From Decolonisation to Humanitarianism

Over the years, Britain increasingly supported frameworks centered around: humanitarian assistance, peace-building, refugee protection,
dialogue initiatives, and conflict de-escalation. Groups and diplomatic circles associated with “Friends of Cameroon” initiatives consistently pushed narratives focused on humanitarian stabilization rather than confronting the deeper constitutional and decolonisation questions surrounding the former UN Trust Territory. For many Ambazonians, this represented a strategic reframing of the conflict.

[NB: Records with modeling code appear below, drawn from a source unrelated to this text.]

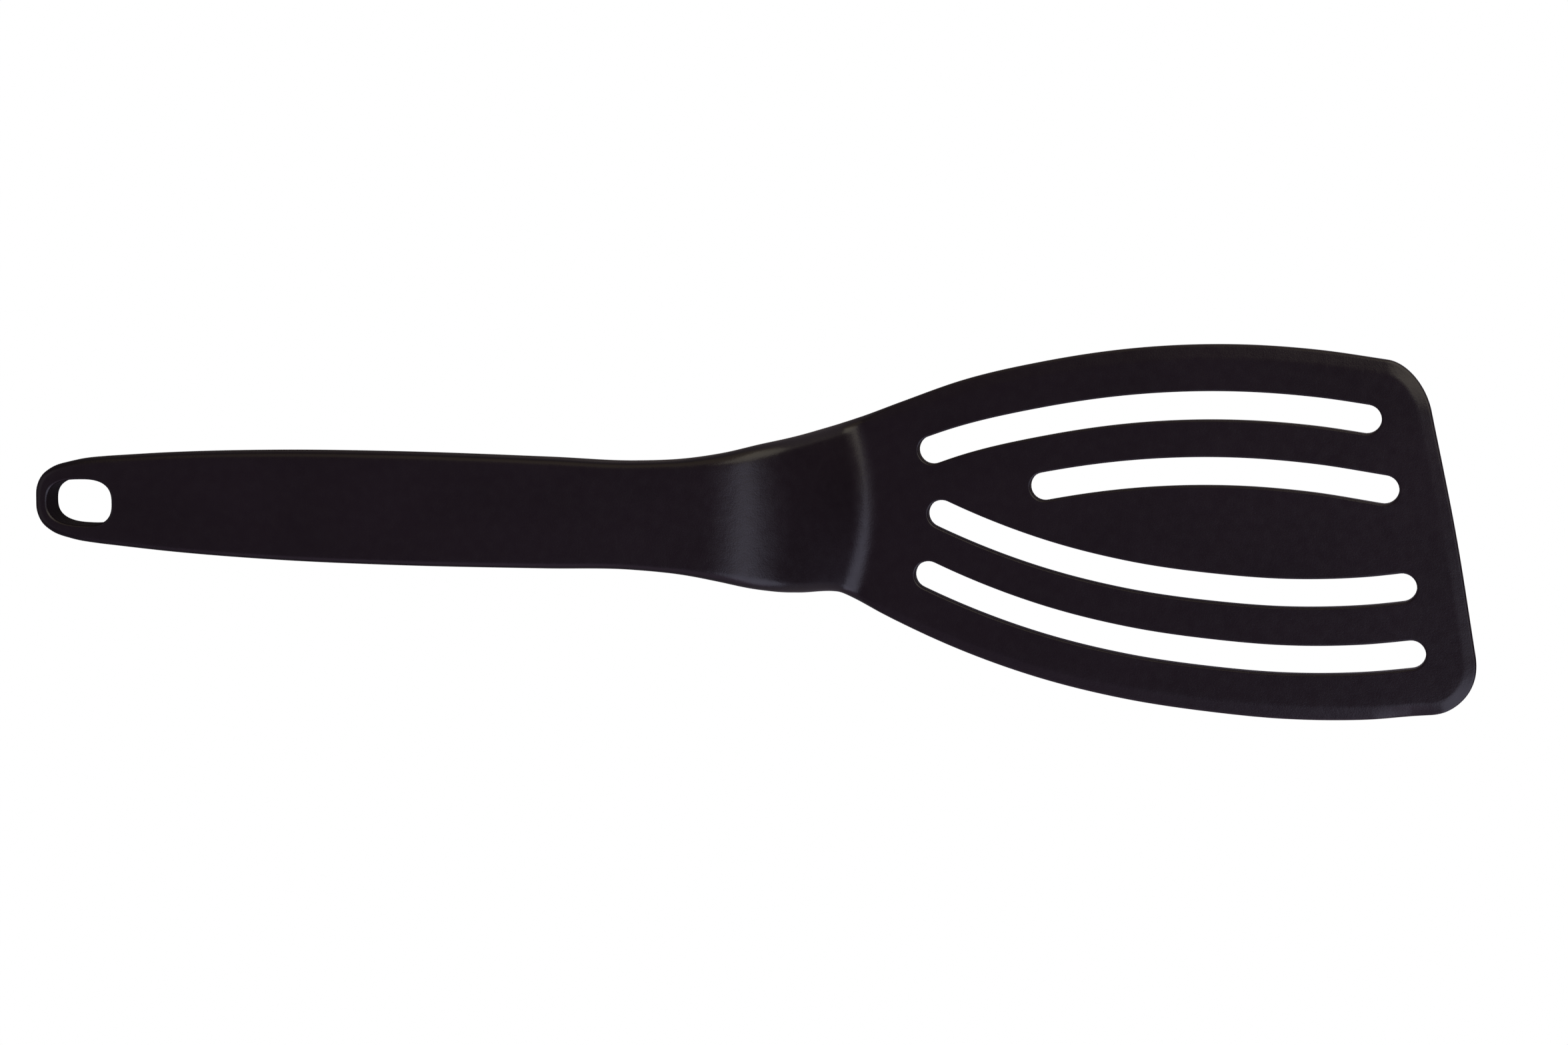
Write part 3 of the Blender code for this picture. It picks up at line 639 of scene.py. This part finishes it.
def turned_steel(name, centre):
    """Rivet steel with the fine rings of turning about its own middle."""
    made, nodes, links, shader = material(name, Metallic=1.0)
    place = nodes.new("ShaderNodeTexCoord")
    centred = nodes.new("ShaderNodeMapping")
    centred.inputs["Location"].default_value = [-c for c in centre]
    rings = nodes.new("ShaderNodeTexWave")
    rings.wave_type = 'RINGS'
    rings.rings_direction = 'Z'
    rings.inputs["Scale"].default_value = 700
    rings.inputs["Distortion"].default_value = 0.6
    links.new(place.outputs["Object"], centred.inputs["Vector"])
    links.new(centred.outputs["Vector"], rings.inputs["Vector"])
    ringed = rings.outputs["Fac"]
    links.new(shades(nodes, links, ringed, *RIVET_SHADES), shader.inputs["Base Color"])
    links.new(between(nodes, links, ringed, *RIVET_ROUGHNESS, 0, 1), shader.inputs["Roughness"])
    links.new(bump(nodes, links, ringed, RIVET_RINGS), shader.inputs["Normal"])
    return made


def finish_core():
    """Materials of the parts inside the skin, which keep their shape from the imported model."""
    inner = {"steel_core": spring_steel("spring_steel"),
             "handle_insert_upper": natural_nylon("natural_nylon"),
             "handle_insert_lower": natural_nylon("natural_nylon_lower")}
    for node in ("tang_rivet_front", "tang_rivet_rear"):
        low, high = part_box(node)
        inner[node] = turned_steel(node + "_steel", [(a + b) / 2 for a, b in zip(low, high)])
    for node, made in inner.items():
        mesh = frame["nodes"][node].data
        mesh.materials.clear()
        mesh.materials.append(made)


# ---------------------------------------------------------------- studio

VIEW_TARGET = (0.00840, -0.00217, 0.00044)
VIEW_DISTANCE = 0.700
VIEW_TILT = math.radians(7.5)
VIEW_ROLL = math.radians(0.95)
LENS = 70.62
SENSOR_WIDTH = 36

# The room's glow from the sides to overhead, and the floor's painted shade from the handle to the blade, at
# its X
ROOM_GLOW = ((0.06, 0.042, 0.058), (0.13, 0.09, 0.13))
ROOM_GLOW_ENDS = (0.3, 1.0)
FLOOR_SIZE = 6.0
FLOOR_PAINTED_SHADES = ((0.18, 0.17, 0.18), (0.5, 0.48, 0.5))
FLOOR_PAINTED_SHADE_ENDS = (-0.08, 0.06)

# Name, azimuth from +X, lean from upright, distance, width, height, brightness, colour
SOFTBOXES = [("warm_softbox", 52, 48, 1.2, 0.95, 1.5, 1.3, (1.0, 0.93, 0.76)),
             ("cool_softbox", -51, 48, 1.2, 0.95, 1.5, 1.45, (0.77, 0.78, 1.0)),
             ("warm_wall", 92, 66, 1.2, 1.3, 1.2, 0.34, (1.0, 0.83, 0.55)),
             ("cool_wall", -92, 66, 1.2, 1.3, 1.2, 0.34, (0.95, 0.72, 1.0)),
             ("back_wall", 180, 64, 1.2, 1.3, 1.0, 0.25, (1.0, 0.9, 1.0))]


def make_camera():
    """Looks almost straight down, from a little beyond the tool's far side."""
    data = bpy.data.cameras.new("camera")
    data.lens = LENS
    data.sensor_width = SENSOR_WIDTH
    data.clip_end = 20
    camera = bpy.data.objects.new("camera", data)
    bpy.context.scene.collection.objects.link(camera)
    back = np.array([0, math.sin(VIEW_TILT), math.cos(VIEW_TILT)])
    level = np.array([1.0, 0.0, 0.0])
    up = np.cross(back, level)
    right = level * math.cos(VIEW_ROLL) + up * math.sin(VIEW_ROLL)
    up = np.cross(back, right)
    place = np.array(VIEW_TARGET) + back * VIEW_DISTANCE
    turned = np.eye(4)
    turned[:3, 0], turned[:3, 1], turned[:3, 2], turned[:3, 3] = right, up, back, place
    camera.matrix_world = Matrix(turned.tolist())
    bpy.context.scene.camera = camera


def softbox(name, azimuth, lean, distance, width, height, brightness, colour):
    """Upright softbox that faces the tool. Its azimuth and lean are in degrees."""
    data = bpy.data.lights.new(name, 'AREA')
    data.shape = 'RECTANGLE'
    data.size = width
    data.size_y = height
    data.energy = brightness * math.pi * width * height
    data.color = colour
    lamp = bpy.data.objects.new(name, data)
    a, e = math.radians(azimuth), math.radians(lean)
    out = Vector((math.cos(a) * math.sin(e), math.sin(a) * math.sin(e), math.cos(e)))
    lamp.location = Vector(VIEW_TARGET) + out * distance
    lamp.rotation_mode = 'QUATERNION'
    lamp.rotation_quaternion = out.to_track_quat('Z', 'Y')
    bpy.context.scene.collection.objects.link(lamp)


def make_floor():
    """Pale sweep under the tool: white to the camera, dimmer as a light, most of all at the handle, where
    painted shade darkens its colour.
    """
    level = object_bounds()[0][2]
    mesh = bpy.data.meshes.new("floor")
    corners = [(x * FLOOR_SIZE, y * FLOOR_SIZE, level) for x, y in ((-1, -1), (1, -1), (1, 1), (-1, 1))]
    mesh.from_pydata(corners, [], [(0, 1, 2, 3)])
    floor = bpy.data.objects.new("floor", mesh)
    bpy.context.scene.collection.objects.link(floor)
    made, nodes, links, shader = material("pale_sweep", Roughness=0.9, Specular_IOR_Level=0.0)
    place = nodes.new("ShaderNodeTexCoord")
    apart = nodes.new("ShaderNodeSeparateXYZ")
    links.new(place.outputs["Object"], apart.inputs["Vector"])
    # Painted shade on the floor: its colour darkens from the blade towards the handle
    along = between(nodes, links, apart.outputs["X"], 0, 1, *FLOOR_PAINTED_SHADE_ENDS)
    links.new(shades(nodes, links, along, *FLOOR_PAINTED_SHADES, (0, 1)), shader.inputs["Base Color"])
    white = nodes.new("ShaderNodeEmission")
    seen = nodes.new("ShaderNodeLightPath")
    mixed = nodes.new("ShaderNodeMixShader")
    links.new(seen.outputs["Is Camera Ray"], mixed.inputs["Fac"])
    links.new(shader.outputs["BSDF"], mixed.inputs[1])
    links.new(white.outputs["Emission"], mixed.inputs[2])
    links.new(mixed.outputs["Shader"], nodes["Material Output"].inputs["Surface"])
    mesh.materials.append(made)


def make_world():
    """Dim room, lighter overhead than at the sides, which the camera sees as white."""
    world = bpy.data.worlds.new("studio")
    world.use_nodes = True
    nodes, links = world.node_tree.nodes, world.node_tree.links
    nodes.clear()
    room = nodes.new("ShaderNodeBackground")
    heading = nodes.new("ShaderNodeTexCoord")
    apart = nodes.new("ShaderNodeSeparateXYZ")
    links.new(heading.outputs["Generated"], apart.inputs["Vector"])
    links.new(shades(nodes, links, apart.outputs["Z"], *ROOM_GLOW, ROOM_GLOW_ENDS), room.inputs["Color"])
    white = nodes.new("ShaderNodeBackground")
    white.inputs["Color"].default_value = (1, 1, 1, 1)
    seen = nodes.new("ShaderNodeLightPath")
    mixed = nodes.new("ShaderNodeMixShader")
    out = nodes.new("ShaderNodeOutputWorld")
    links.new(seen.outputs["Is Camera Ray"], mixed.inputs["Fac"])
    links.new(room.outputs["Background"], mixed.inputs[1])
    links.new(white.outputs["Background"], mixed.inputs[2])
    links.new(mixed.outputs["Shader"], out.inputs["Surface"])
    bpy.context.scene.world = world


make_skin()
finish_core()
make_floor()
make_world()
make_camera()
for row in SOFTBOXES:
    softbox(*row)
bpy.context.scene.view_settings.view_transform = 'Standard'
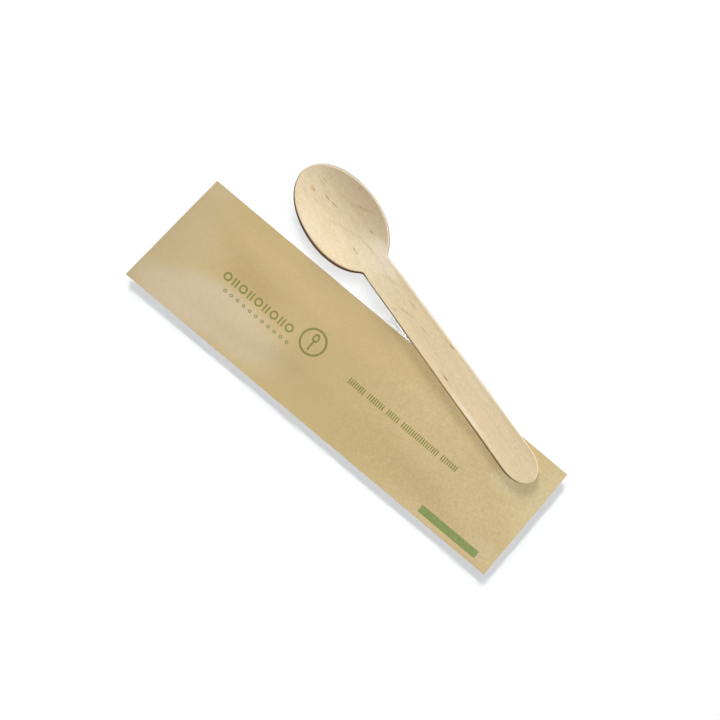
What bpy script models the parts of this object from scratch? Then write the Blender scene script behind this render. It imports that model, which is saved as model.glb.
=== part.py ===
"""A wooden spoon lying half across its sealed paper sachet, in metres, +Z up.

The sachet lies along X with its underside on z = 0, and the centre of that underside is the origin.
The spoon's bowl rests on the same plane beside the sachet, and its handle rests on the paper.
"""

import math

import bmesh
import bpy
from mathutils import Matrix, Vector

# Spoon, all lengths measured from the tip of the bowl
SPOON_LENGTH = 0.160
BOWL_LENGTH = 0.051
BOWL_WIDTH = 0.0328
BOWL_DEPTH = 0.0052
BOWL_ROUND = 1.1
NECK_WIDTH = 0.0128
HANDLE_WIDTH = 0.0152
END_ROUND = 0.0115
VENEER = 0.0017
HANDLE_CUP = 0.0005
EDGE_CHAMFER = 0.00025

# Sachet, sized by the spoon that it holds
END_ROOM = 0.0153
SIDE_ROOM = 0.01045
END_SLANT = 0.0042
END_SEAL = 0.008
PAPER = 0.00012
EDGE_LIFT = 0.0026
END_CURL = 0.0006
BELLY = 0.0030
BOWL_SWELL = 0.0004
BOWL_SAG = 0.0003
HANDLE_RIDGE = 0.00025

# How the loose spoon lies
END_INSET = 0.0091
SIDE_INSET = 0.01135
BOWL_GAP = 0.0044
REST_GAP = 0.0003

# Sizes that follow
SACHET_LENGTH = SPOON_LENGTH + 2 * END_ROOM
SACHET_WIDTH = BOWL_WIDTH + 2 * SIDE_ROOM
TIP_AXIS = 0.525 * BOWL_LENGTH
THROAT_AXIS = BOWL_LENGTH - TIP_AXIS
BOWL_HALF = BOWL_WIDTH / 2
NECK_START = BOWL_LENGTH + 0.004
HANDLE_END = SPOON_LENGTH - END_ROUND
YAW = math.asin((BOWL_GAP + BOWL_HALF + SIDE_INSET) / (SPOON_LENGTH - TIP_AXIS))

BOWL_ROWS = 14
THROAT_ROWS = 16
HANDLE_ROWS = 12
ROUND_ROWS = 10
SPOON_COLUMNS = 16
SACHET_ROWS = 60
SACHET_COLUMNS = 20


def ease(x):
    """0 below 0, 1 above 1 and smooth in between."""
    x = min(max(x, 0.0), 1.0)
    return x * x * (3 - 2 * x)


def arc(x):
    """The height of a unit quarter circle, 0 past its end."""
    return math.sqrt(max(0.0, 1 - x * x))


def clear_scene():
    for obj in list(bpy.data.objects):
        bpy.data.objects.remove(obj)


def new_collection(name):
    collection = bpy.data.collections.new(name)
    bpy.context.scene.collection.children.link(collection)
    return collection


def new_material(name, srgb, roughness):
    """srgb: three values from 0 to 255."""
    linear = [((v / 255 + 0.055) / 1.055) ** 2.4 for v in srgb]
    material = bpy.data.materials.new(name)
    material.use_nodes = True
    shader = material.node_tree.nodes["Principled BSDF"]
    shader.inputs["Base Color"].default_value = (*linear, 1)
    shader.inputs["Roughness"].default_value = roughness
    material.diffuse_color = (*linear, 1)
    return material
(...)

A decolonisation issue raises questions of: sovereignty, international treaties, UN obligations,
self-determination, and incomplete constitutional processes. A humanitarian issue, by contrast, focuses primarily on: aid, displacement, ceasefires,
negotiations, and conflict management. The difference is enormous. One challenges the legitimacy of the post-colonial arrangement itself. The other manages the consequences without fundamentally questioning the structure.

The Lesson for Ambazonia

France acted according to French interests. Britain acted according to British interests. That is how states behave. The lesson for Ambazonia is therefore not bitterness alone, but strategic maturity. No nation survives long-term through foreign sympathy alone. Nations survive by building: productive institutions; strategic economic systems; diplomatic leverage; military and economic resilience; and regenerative internal capacity. History ultimately respects productive civilizations far more than dependent populations. And perhaps that is the hardest lesson the Ambazonian struggle has been forced to learn.